Sunday, June 3, 2012
1977 And All That
To round off a previous thread on Scottish football in turn, I read a lovely tribute on the BBC website for condolences upon the death of Slim Jim Baxter of Glasgow Rangers in 2001. Mr Alan Frew in Canada recalled:
When I was a small boy I followed Rangers weekly. One Saturday at Broomfield the park was dangerously swelling to an overfull capacity. For safety boys and girls were allowed out of the crush to sit on the track surrounding the field of play. At one point Slim Jim came beside me to take a throw in when the ref stopped the play for a few minutes. He then started chatting with me, what was my name, what school did I go to etc.When the ref blew the whistle to restart play he said: "Right son, see ye later" and off he went. A never forgotten cherished memory of Jim Baxter.
Also have read in the past week some reflections and memories of the tragic night in September 1985 at Ninian Park in Cardiff when Scotland manager Jock Stein died at the end of a World Cup qualifier. There was much tension and angst in the Scottish dressing room at half time due to the realisation that goalkeeper Jim Leighton not only wore contact lenses but was also having some serious problems with his vision. He was replaced by Alan Rough who made his way out for the historic second half to the motivating words "Good luck, ya fat bastard" from Stein himself.
Stein had personally helped the injured during the Ibrox disaster of January 1971 which lead to 66 fatalities and noted thereafter "This terrible tragedy must help to curb the bigotry and bitterness of Old Firm matches. When human life is at stake this kind of hatred seems sordid and little. Fans of both sides will never forget this disaster."
Days of such footballing glory for Scotland, as fixed around legendary figures of the ilk of Baxter, Stein, Dennis Law, Jimmy Johnstone and Kenny Dalglish (and with consecutive appearances at the 1974, 1978, 1982, 1986 and 1990 World Cups) may now be consigned to the realms of history though since the last Royal Jubilee the political dynamics toward national independence have certainly not retarded in any way.
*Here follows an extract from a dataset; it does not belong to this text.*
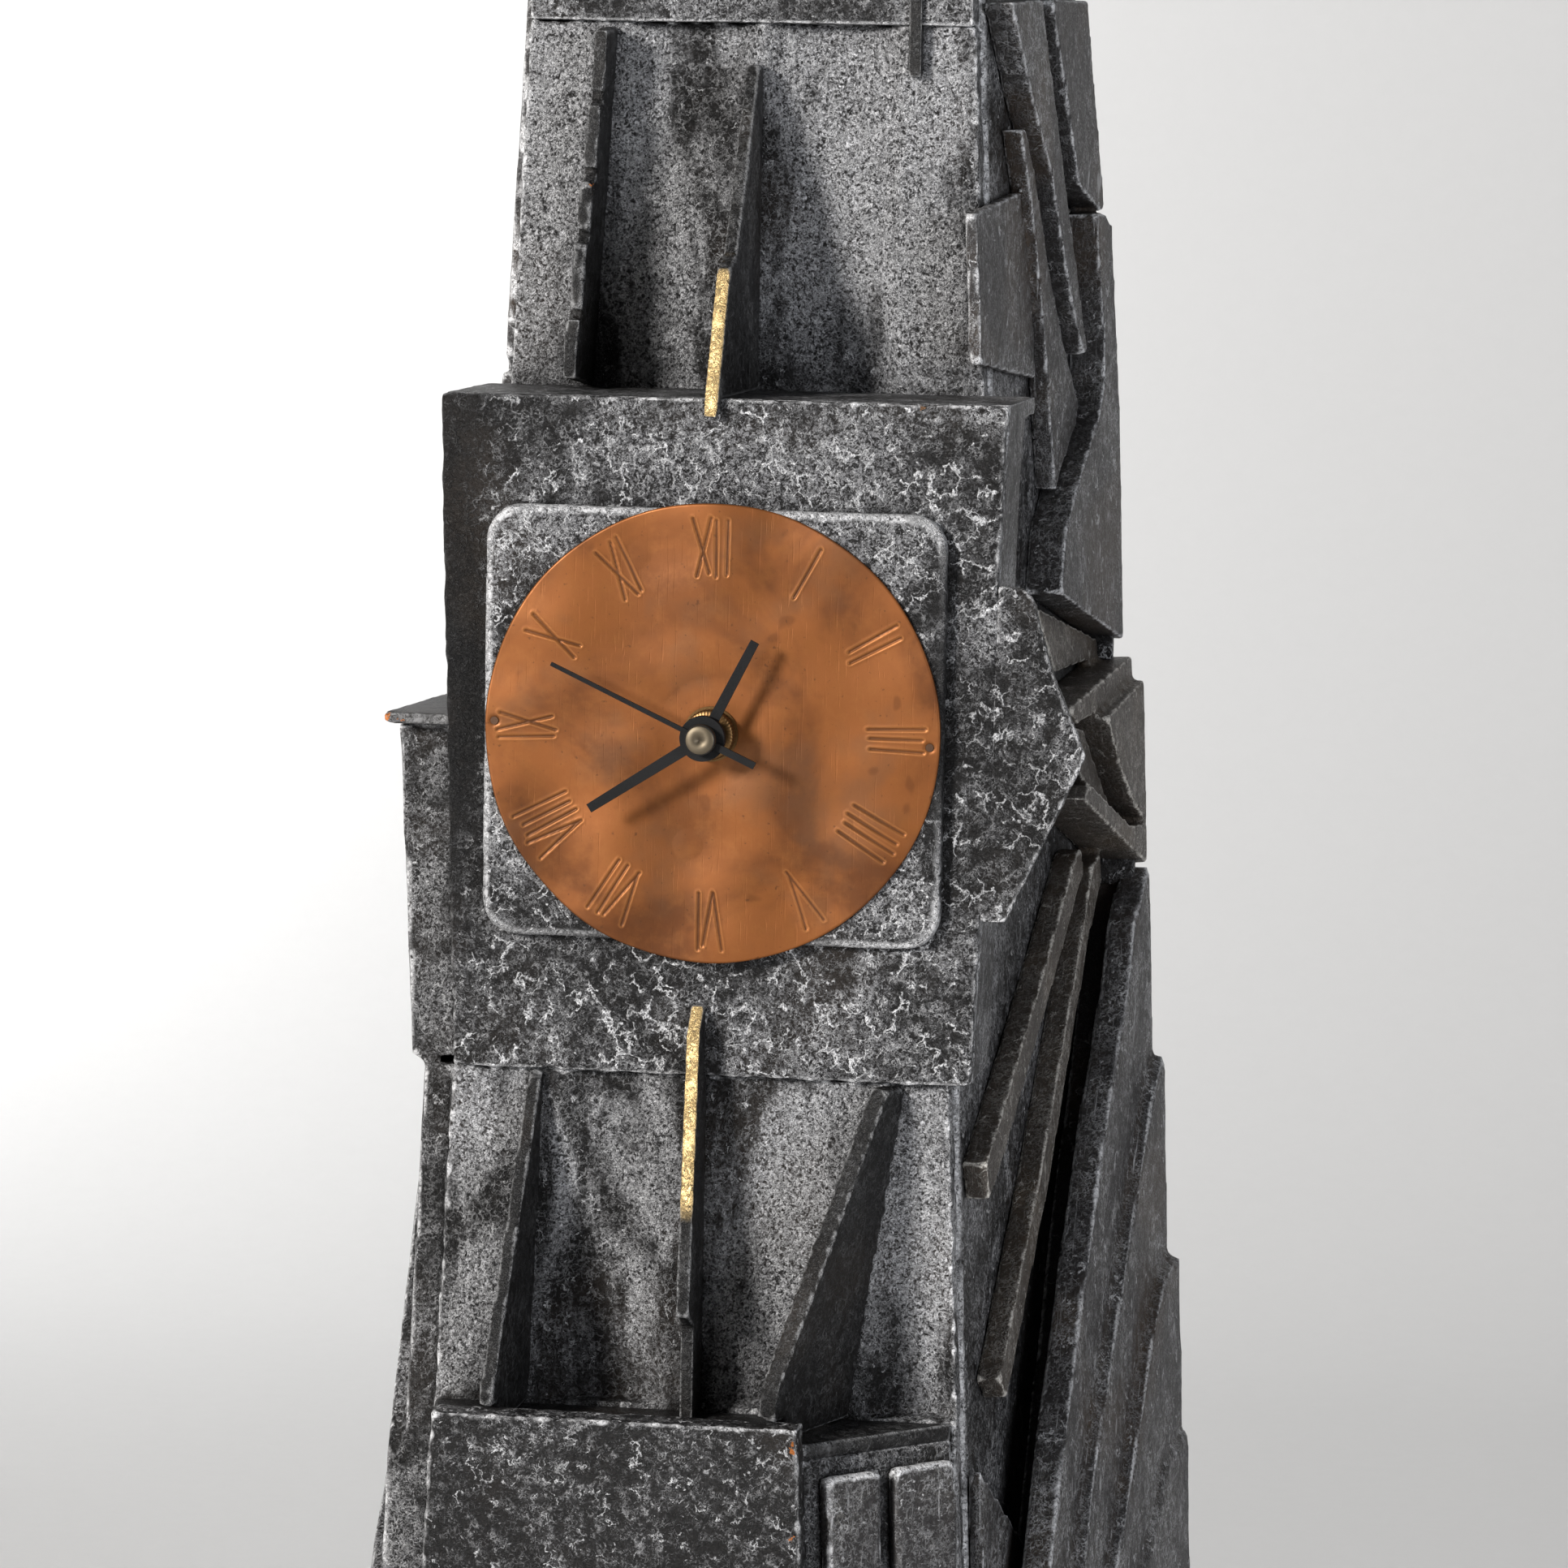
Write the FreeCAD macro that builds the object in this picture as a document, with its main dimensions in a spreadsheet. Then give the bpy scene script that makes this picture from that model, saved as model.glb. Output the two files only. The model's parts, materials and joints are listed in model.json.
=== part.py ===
import FreeCAD, Part
import math
import os
import Sketcher

# A tall hand-built tower clock: a carcase of thin boards under thick dark paint, with a copper dial,
# a battery movement behind it and loose-looking shards of board layered over both flanks.
# Millimetres, +Z up, the dial faces -Y, and the origin lies on the floor below the tower's axis.
# A front distance such as upper_face is counted towards the viewer, so its plane is at Y = -upper_face.

SIZES = {
    # Tower walls: where the outer planes stand on the floor, how they flare and taper
    "wall_half": 104.8, "wall_flare": 5.71, "wall_taper": 2.4, "wall": 6, "panel": 12,
    "lower_face": 101, "upper_face": 37, "back_face": 110, "back_board": 5,
    # Levels
    "plinth_top": 22, "lower_top": 414, "block_top": 621, "seam": 735, "shaft_top": 800,
    "belfry_proud": 3, "step_in": 60, "seat": 0.3, "overrun": 2,
    # Plinth board
    "plinth_front": 12, "plinth_side": 36, "plinth_shoulder": 12, "plinth_nose": 9,
    # Base block
    "base_face": 155, "base_board": 12, "base_cheek": 8, "base_lid": 5, "base_front_top": 316,
    "base_back_top": 309, "base_left_foot": 86, "base_left_top": 71, "base_right_foot": 56,
    "base_right_top": 41, "base_slab": 5, "base_slab_top": 10,
    # Dial block
    "block_face": 105, "block_front": 5, "block_left_top": 82.6, "block_left_foot": 76.3,
    "block_right_top": 91.5, "block_right_foot": 84.5, "block_board": 5, "block_side": 4,
    "block_right_back": 62, "block_left_back": 64,
    "pad_half_width": 70.8, "pad_half_height": 66, "pad_rise": 6, "pad_corner": 11, "pad_drop": -2,
    # Dial
    "dial_x": 4, "dial_z": 520, "dial_radius": 70, "dial_thick": 1.2, "dial_hole_inset": 3,
    "dial_pin": 0.6, "dial_pin_head": 1.2, "dial_pin_rise": 0.5, "dial_pin_turn": -1.6,
    # Boards standing off the block
    "wing_foot_share": 0.3,
    "wing": 4, "wing_reach": 26, "wing_tip_z": 516.4, "wing_top_z": 567, "wing_foot_z": 465,
    "ledge": 3.5, "ledge_top": 522, "ledge_front_reach": 21.5, "ledge_back_reach": 16,
    "ledge_root": 79.6, "ledge_back": 30, "side_lean": 5.2,
    # Fins
    "fin": 4.3, "fin_root": 9, "gold_fin_x": 2, "gold_fin_top": 722, "gold_fin_lip": 44,
    "gold_fin_notch": 664, "gold_fin_notch_face": 80, "gold_fin_step": 12, "gold_fin_face": 110,
    "gold_fin_hook": 5, "stepped_fin_x": 41.5, "stepped_fin_lean": 3.2, "stepped_fin_base": 17,
    "stepped_fin_growth": 3.6, "stepped_fin_gap": 3.4, "stick_fin_x": 52, "stick_fin_foot": 719,
    "stick_fin_rise": 5, "stick_fin_top": 792,
    "left_fin_toe": 12.9, "left_fin_x": 54, "left_fin_top": 413, "left_fin_face": 148, "left_fin_lean": 2,
    "low_gold_x": 0.5, "low_gold_tip": 437, "low_gold_top_face": 115, "low_gold_low_face": 126,
    "low_gold_notch": 343, "low_gold_set_back": 9,
    "right_fin_toe": 17.2, "right_fin": 6, "right_fin_x": 45.5, "right_fin_face": 149, "right_fin_turn": 20,
    "right_fin_lean": 7.5,
    # Flutes scooped out of the two fronts
    "flute_left_x": -19, "flute_left_radius": 34, "flute_left_depth": 7,
    "flute_right_x": 26, "flute_right_radius": 38, "flute_right_depth": 7,
    "scoop_radius": 30, "scoop_left_x": -29, "scoop_right_x": 26, "scoop_edge_x": 68,
    "scoop_edge_radius": 20, "scoop_depth": 8, "scoop_lean": 3,
    # Cladding of the flanks: one sheet's thickness, heights in sheets follow in the tables
    "sheet": 4,
    # Steeple
    "deck": 6, "deck_lip": 7, "spire_half": 50, "spire_front": 34, "spire_back": 98,
    "spire_tip_half": 9, "spire_tip_front": -18, "spire_tip_back": 44, "spire_rise": 166,
    "spire_fin": 5, "spire_fin_reach": 17, "spire_crest_rise": 28, "spire_fin_foot_reach": 8,
    "spire_blade_front": 12, "spire_blade_rear": 55, "spire_blade_drop": 34,
    "spire_blade_low_drop": 67, "spire_shard_rise": 1.2,
    # Back door
    "door_half_width": 62, "door_low": 440, "door_high": 600, "door_gap": 1.5,
    "hinge_leaf": 1, "hinge_reach": 14, "hinge_height": 30, "knuckle": 2.2, "knuckle_gap": 0.3,
    "pin_radius": 1, "pin_play": 0.06, "pin_head": 1.6, "pin_head_height": 0.8,
    "hinge_low": 470, "hinge_high": 570,
    "button_length": 34, "button_width": 11, "button_thick": 5, "button_play": 0.3,
    "button_screw": 1.8, "button_screw_head": 3.6, "button_screw_head_height": 2,
    "button_screw_length": 9, "button_offset": 8, "button_screw_play": 0.08,
    "screw_head": 2.4, "screw_head_height": 0.9,
    # Movement case, counted backwards from the dial block's board
    "case_half": 28, "case_depth": 18, "case_wall": 1.2, "case_split": 9,
    "bush_radius": 3.9, "bush_bore": 2.95, "bush_reach": 6.3, "bush_hole_play": 0.25,
    "washer_radius": 8.4, "washer_thick": 0.8, "nut_radius": 7.7, "nut_thick": 4,
    # Arbors
    "hour_pipe": 2.9, "hour_bore": 1.95, "minute_arbor": 1.9, "minute_bore": 0.7,
    "second_arbor": 0.64, "pivot": 0.4, "pivot_play": 0.06, "pivot_depth": 0.8, "arbor": 0.8,
    "rotor_arbor": 0.45, "stud": 0.75, "shake": 0.15, "layer_gap": 0.5, "wheel_thick": 1.2,
    # Hands, counted forwards from the dial's face
    "hour_hand_rise": 10, "minute_hand_rise": 13.2, "second_hand_rise": 16.4,
    "hand_thick": 0.8, "hour_hub": 6, "minute_hub": 6.9, "hub_depth": 2.6,
    "hour_length": 33, "minute_length": 41, "second_length": 51, "second_tail": 18,
    "hour_width": 3.4, "minute_width": 3.6, "second_width": 1.5, "second_tail_width": 2.2,
    "hand_tip_share": 0.8,
    "hour_angle": 27, "minute_angle": 237, "second_angle": 294.7,
    "cap_radius": 4.6, "cap_depth": 3.4,
    # Wheels: tooth counts and modules
    "second_pinion": 8, "third_wheel": 64, "third_pinion": 8, "minute_wheel": 60,
    "rotor_pinion": 6, "step_wheel": 60, "step_pinion": 10, "second_wheel": 30,
    "cannon_pinion": 12, "motion_wheel": 36, "motion_pinion": 10, "hour_wheel": 40,
    "setting_wheel": 24,
    "third_module": 0.3, "step_module": 0.25, "second_module": 0.55, "motion_module": 0.4,
    "third_bearing": 150, "step_bearing": 40, "rotor_bearing": 100, "motion_bearing": -20,
    "setting_bearing": 10,
    "magnet_radius": 2.6, "magnet_length": 2.4, "stator_clearance": 0.5, "stator_thick": 0.8,
    "stator_rim": 0.35,
    "coil_radius": 3.2, "coil_core": 1.2, "coil_length": 22, "coil_rise": 22.6,
    "coil_flange": 3.9, "coil_flange_thick": 0.8, "coil_x": 2,
    "circuit_thick": 0.8, "circuit_width": 16, "circuit_height": 9, "circuit_x": -17.5,
    "circuit_rise": 21.5, "circuit_blob": 2.25,
    "knob_radius": 5, "knob_length": 3.4, "knob_gap": 0.3,
    "cell_radius": 7.1, "cell_length": 47, "cell_drop": 19.3, "cell_cap_radius": 2.7,
    "cell_cap_length": 1.4, "contact_thick": 0.5, "contact_width": 9, "partition": 1,
    "partition_gap": 0.1,
}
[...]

All and everything so fundamentally changed then since the year of Elvis' death, Donna Summers' I Feel Love and Wings' Mull of Kintyre. Indeed even the very physical geography of urban British landscapes have altered dramatically in the same period against crushing deindustrialisation, commercial uniformity and demographic change. This in a country where reflections upon the genuinely glorious past of independence, heroism and national uniqueness now weigh heavily for so many of us against the dread of future socio-economic projections and ludicrous political inertia.
1952 was such a long time ago yet 1977 somehow seems just as far away today.